By combining elements of Defined-Contribution (DC) and Defined-Benefit (DB) rules, the PPP gives business owners and incorporated professionals more flexibility, allowing them to take a break from contributing to the plan when cash is tight, and it has higher limits than RRSPs that are capped at 18% of income to a maximum of $26,230 for 2018. Depending on the age of the pension plan member, annual contributions to a PPP can be as high as $43,500 per year.

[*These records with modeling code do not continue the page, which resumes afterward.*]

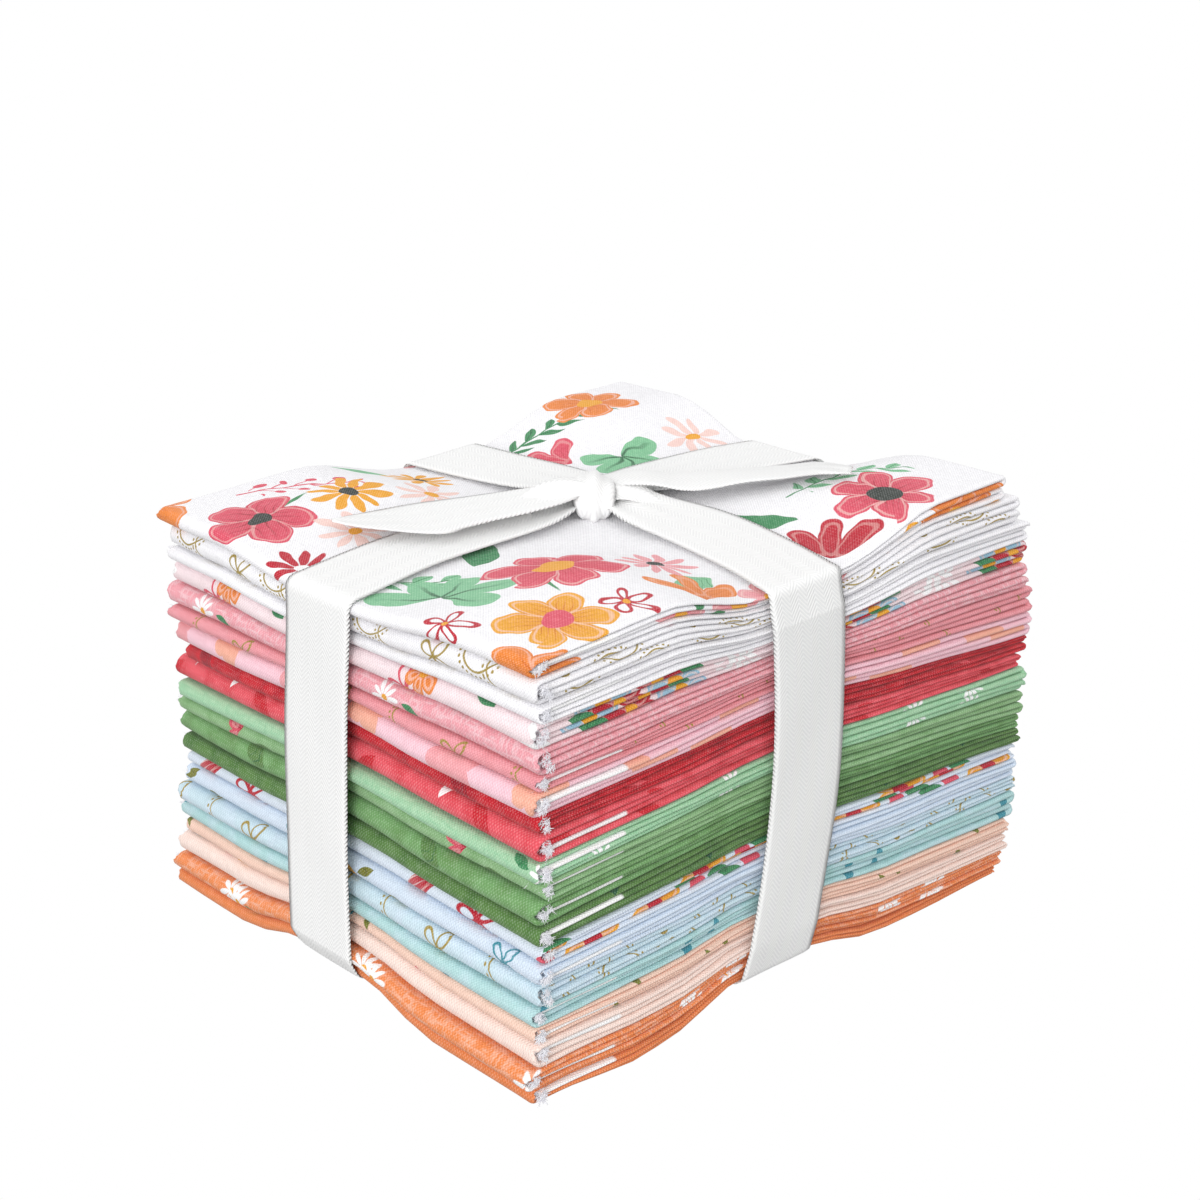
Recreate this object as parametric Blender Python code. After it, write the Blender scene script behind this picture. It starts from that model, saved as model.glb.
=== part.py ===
"""Fat quarter bundle: twenty-one cut cloths, each folded to a flat parcel and
stacked, tied both ways with a twill tape that ends in a knot and two tails."""

import math

import bpy
import numpy as np

MM = 0.001

# Sizes of the stack, in millimetres
HALF_LENGTH = 71.0
HALF_DEPTH = 57.0
TOP_HEIGHT = 90.5
TOP_RISE_X = 2.7
TOP_RISE_Y = -1.6
TOP_TWIST = -0.7
PIECE_GAP = 0.34
CENTRED_BY = (0.165, 0.05, 0.0)

# What the tape does to the stack
VALLEY_FLAT = 10.0
VALLEY_SIDE = 28.0
VALLEY_ACROSS = 6.0
VALLEY_ALONG = (4.3, 6.5, 7.5)
VALLEY_MOST = 7.0
PRESSED_FROM = 15
LIFT_FLAT = 9.0
LIFT_SIDE = 22.0
LIFT_ACROSS = 4.2
LIFT_ALONG = 4.0
LIFT_MOST = 4.4
LIFTED_TO = 5
PULL_IN = 0.8
BAND_AT = 11.5
BANK_AT = 30.0

# The tape
TAPE_HALF = 10.2
TAPE_THICK = 1.0
TAPE_GAP = 0.38
TAPE_STEP = 18.0

# One row for each cloth, top to bottom, in millimetres: its height at the
# folded left side and at the right side, then where its four edges lie
NAMES = ("node", "left_high", "right_high", "left", "right", "front", "back", "color")
PIECES = (
    ("quarter_01_large_floral", 3.6, 5.7, -71.6, 59.1, -57.0, 57.2, (0.90, 0.89, 0.88)),
    ("quarter_02_gold_line", 4.9, 6.2, -70.9, 64.3, -57.7, 55.0, (0.90, 0.89, 0.85)),
    ("quarter_03_white", 3.2, 4.5, -70.8, 66.5, -58.1, 55.3, (0.91, 0.91, 0.91)),
    ("quarter_04_pink_floral", 5.0, 5.3, -70.8, 67.9, -57.6, 54.9, (0.92, 0.72, 0.73)),
    ("quarter_05_coral_daisy", 4.9, 5.8, -70.7, 68.3, -58.0, 56.4, (0.86, 0.36, 0.38)),
    ("quarter_06_pink_gold", 3.2, 6.0, -70.7, 70.6, -57.5, 56.1, (0.86, 0.30, 0.34)),
    ("quarter_07_light_pink", 5.0, 5.5, -71.0, 71.8, -57.8, 54.5, (0.90, 0.55, 0.62)),
    ("quarter_08_deep_red", 2.6, 3.7, -67.1, 71.4, -56.9, 52.5, (0.56, 0.01, 0.02)),
    ("quarter_09_coral_red", 6.2, 3.0, -69.6, 69.4, -57.4, 57.2, (0.80, 0.09, 0.11)),
    ("quarter_10_mint_daisy", 3.8, 5.8, -70.4, 71.1, -58.0, 55.2, (0.30, 0.61, 0.37)),
    ("quarter_11_sage_floral", 3.5, 5.4, -69.0, 70.5, -57.7, 56.3, (0.22, 0.44, 0.22)),
    ("quarter_12_green_leaf", 5.1, 3.5, -69.7, 71.1, -57.3, 56.7, (0.15, 0.38, 0.15)),
    ("quarter_13_olive", 4.0, 3.3, -69.8, 70.9, -57.9, 55.5, (0.11, 0.26, 0.09)),
    ("quarter_14_blue_floral", 3.6, 3.6, -68.6, 69.6, -57.6, 55.4, (0.71, 0.80, 0.91)),
    ("quarter_15_blue_leaf", 4.2, 4.7, -69.5, 70.6, -58.0, 55.8, (0.66, 0.79, 0.91)),
    ("quarter_16_aqua_gold", 4.5, 3.6, -70.4, 70.4, -57.7, 56.6, (0.55, 0.76, 0.81)),
    ("quarter_17_aqua", 3.7, 6.4, -70.5, 71.9, -57.5, 57.0, (0.39, 0.69, 0.66)),
    ("quarter_18_peach_sprig", 3.2, 3.7, -70.3, 70.0, -57.9, 55.3, (0.94, 0.58, 0.44)),
    ("quarter_19_pale_peach", 5.2, 3.3, -70.7, 69.4, -58.1, 56.8, (0.96, 0.76, 0.68)),
    ("quarter_20_orange_daisy", 4.4, 3.5, -72.1, 68.8, -57.8, 58.0, (0.87, 0.22, 0.05)),
    ("quarter_21_orange", 3.6, 2.4, -70.9, 66.6, -57.4, 57.9, (0.87, 0.26, 0.08)),
)
TAPE_COLOR = (0.92, 0.92, 0.92)

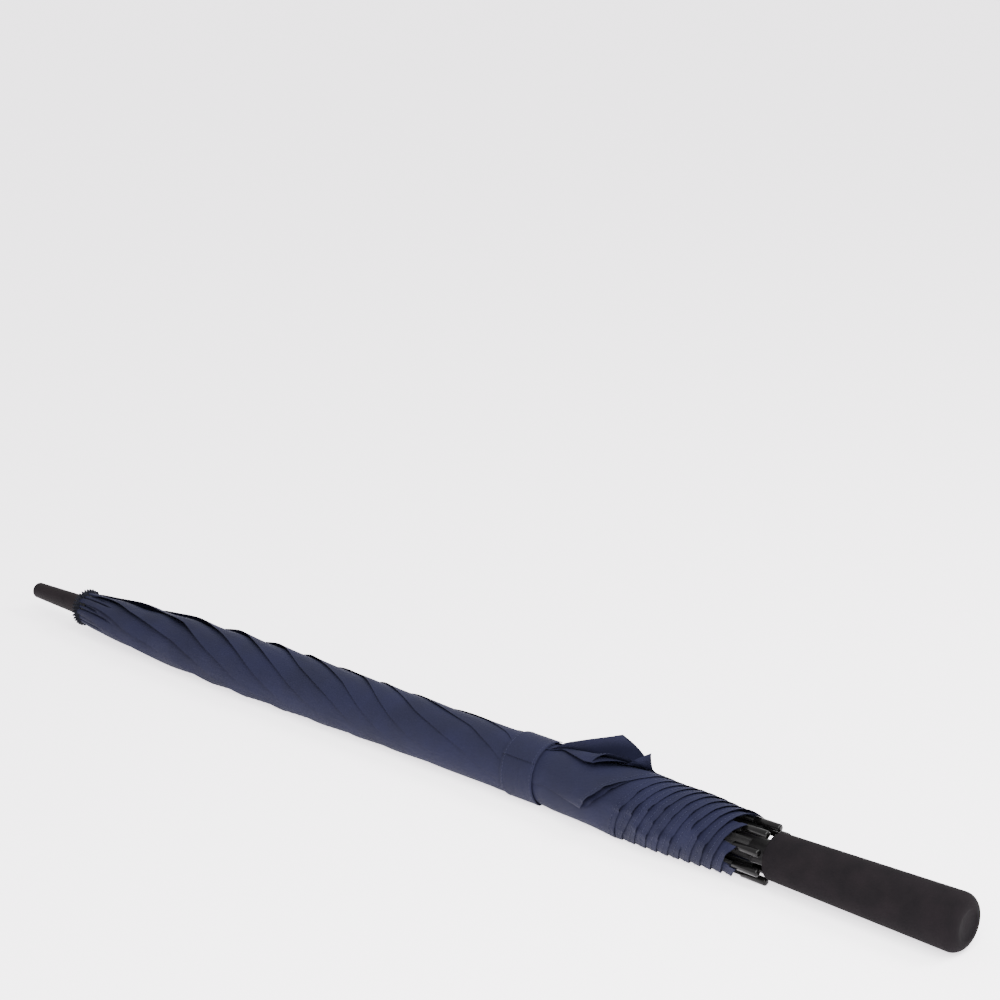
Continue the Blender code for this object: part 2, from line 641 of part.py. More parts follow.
# ---------------------------------------------------------------- rolled canopy
def in_strap_zone(a):
    return abs(a - STRAP_CENTRE) < STRAP_ZONE


def profile_radius(a):
    return NOTCH_RADIUS + between(ROLL_PROFILE, a / RIB_LENGTH)


def roll_radius(a, fin_height):
    """Outer radius of the rolled canopy at a distance from the pivots."""
    if in_strap_zone(a):
        return profile_radius(STRAP_CENTRE) - STRAP_THICKNESS - GAP
    fin = between(((FIN_START, 0.0), (FIN_PEAK, fin_height), (FIN_END, 0.0)), a)
    return profile_radius(a) + fin


def inner_radius(a):
    """Just outside the notch, the ribs and, where they are, the rib joints."""
    rib = PIVOT_RADIUS + rib_height(a) + RIB_RADIUS
    clearances = [rib + GAP]
    if a < NOTCH_HALF_LENGTH + HUB_ROOM:
        clearances.append(NOTCH_RADIUS + GAP)
    if abs(a - JOINT_CENTRE) < JOINT_ROOM:
        clearances.append(PIVOT_RADIUS + rib_height(a) + JOINT_SLEEVE_RADIUS + GAP)
    return max(clearances)


def round_point(a, radius, angle, lowest):
    """A point on the bundle, drawn in towards the shaft where it would pass below the lowest height."""
    fall = -sin(angle)
    if fall > 0.0:
        radius = min(radius, (AXIS_HEIGHT - lowest) / fall)
    return Vector((NOTCH_X + a, radius * cos(angle), radius * sin(angle)))


def gore_stations():
    """Places along the shaft where the gore's section is drawn, with the strap's edges."""
    edge, step = STRAP_ZONE, STRAP_STEP
    strap_edges = [STRAP_CENTRE + side * (edge + reach) for side in (-1, 1) for reach in (-step, step)]
    joint_edges = [JOINT_CENTRE + side * (JOINT_ROOM - step) for side in (-1, 1)]
    hub_edge = [NOTCH_HALF_LENGTH + HUB_ROOM - step]
    places = [share * RIB_LENGTH for share, thickness in ROLL_PROFILE]
    profile = [a for a in places if abs(a - STRAP_CENTRE) > 2 * edge]
    fin_ends = [FIN_START, FIN_END]
    stations = strap_edges + joint_edges + hub_edge + fin_ends + profile[1:-1]
    return [CLOTH_START, *sorted(stations), CLOTH_END]


def gore(index):
    """One gore, rolled: a plain closed sector of the bundle between two ribs."""
    sections = []
    for a in gore_stations():
        outer, inner = roll_radius(a, FIN_HEIGHTS[index]), inner_radius(a)
        lift = STRAP_THICKNESS + GAP if in_strap_zone(a) else 0.0
        margin = CLOTH_GAP / 2 / inner
        start, end = spoke_angle(index) + margin, spoke_angle(index + 1) - margin
        angles = [start + (end - start) * k / GORE_FACETS for k in range(GORE_FACETS + 1)]
        outside = [round_point(a, outer, t, CLOTH_FLOOR + lift) for t in angles]
        inside = [round_point(a, inner, t, CLOTH_UNDERSIDE + lift) for t in reversed(angles)]
        sections.append(outside + inside)
    return place(f"gore_{index + 1}", loft(sections), "canopy_cloth", SHAFT_LINE)


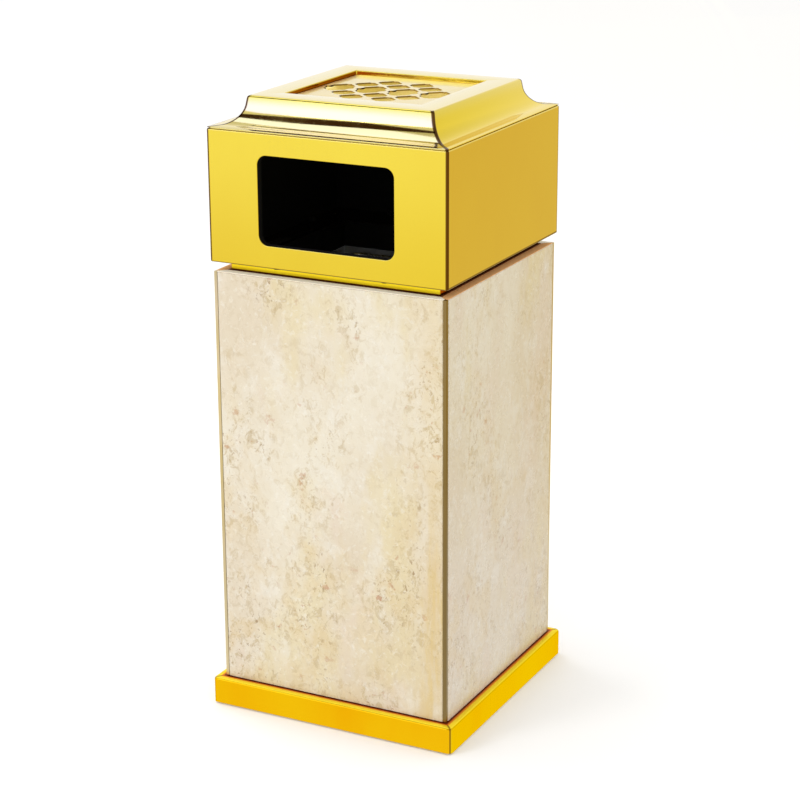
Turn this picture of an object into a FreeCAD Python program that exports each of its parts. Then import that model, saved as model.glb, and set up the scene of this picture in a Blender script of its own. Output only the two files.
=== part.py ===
import FreeCAD, Part
import math
import os

# Lobby ashtray bin: a stone-clad body on a sheet-metal plinth, with a lift-off head
# that has a throw opening in its front wall and an ash pan under a grille in its crown.
# Millimetres, +Z up, front at -Y, origin on the floor under the middle of the bin.

os.makedirs("parts", exist_ok=True)

V = FreeCAD.Vector

# Plinth and feet
PLINTH_WIDTH = 280.0
PLINTH_TOP = 30.0
PLINTH_GAP = 2.0             # the skirt hangs this far above the floor
PLINTH_SHEET = 1.5
PLINTH_CORNER = 5.0
PLINTH_EDGE = 3.0
BOARD_WIDTH = 270.0
BOARD_THICK = 20.0
FOOT_SPREAD = 105.0          # foot centres from the middle, in X and in Y
FOOT_RADIUS = 18.0
FOOT_TIP_RADIUS = 15.0
FOOT_RECESS = 4.0            # depth and radius of the recess for the foot's screw
FOOT_RECESS_RADIUS = 6.0
FOOT_SCREW_GRIP = 14.0       # length of the foot's screw inside the board
BOLT_SPREAD = 85.0           # centres of the bolts that join casing, tray and board
NUT_POCKET_DEPTH = 8.0
BOLT_TIP = 1.0               # the bolts end this far above the board's underside
GASKET_THICK = 1.0
GASKET_WIDTH = 10.0
GASKET_INSET = 2.0           # set back from the stone's face

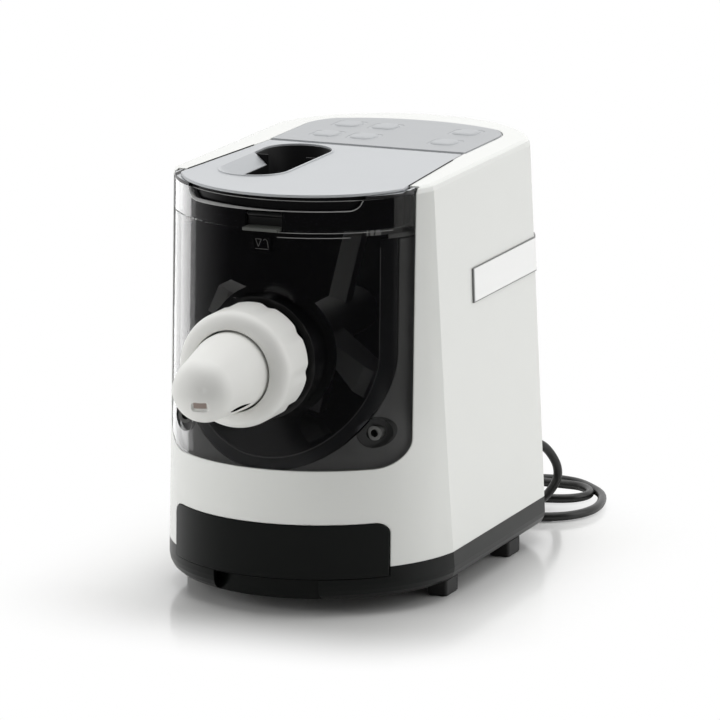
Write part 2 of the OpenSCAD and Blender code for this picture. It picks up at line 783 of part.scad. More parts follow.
// Turns that bring a tooth of one gear to a gap of the next, along the line of centres.
out_turn = idler_a;
idler_pinion_turn = idler_a + 180 + 180 / pinion_teeth;
idler_shaft_r = 4;
module output_gear() {
  color("goldenrod") difference() {
    translate([0, layer_1 + gear_t, axis_z]) gear(wheel_teeth, gear_t, shaft_r + 0.01, out_turn);
    for (k = [0:4]) translate([0, 0, axis_z]) rotate([0, 72 * k, 0]) translate([0, 0, -axis_z])
      rod(6, layer_1 - 1, layer_1 + gear_t + 1, 0, axis_z + 19, 48);
  }
}
module output_shaft() {
  color("silver") union() {
    rod(shaft_r, hub_back - 1, gb_back + gb_wall + 3);
    rod(hex_r, hex_front, hub_back - 0.5, 0, axis_z, 6);
  }
}
motor_dir = atan2(motor_z - idler_z, -idler_x);
idler_wheel_turn = motor_dir;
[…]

According to Integris, “The key advantage of the PPP design is that it provides flexibility with respect to the amount of contributions made each year. In good years, a business owner might utilize the DB component of the PPP to tax-deduct as much as possible. In lean years, the same business owner may elect to save under the DC component and reduce contributions to a mere 1% of salary. When business subsequently picks up again, the member could look back to the years where contributions were small and retroactively effect a ‘buy back of past service”, thus creating additional contribution room.”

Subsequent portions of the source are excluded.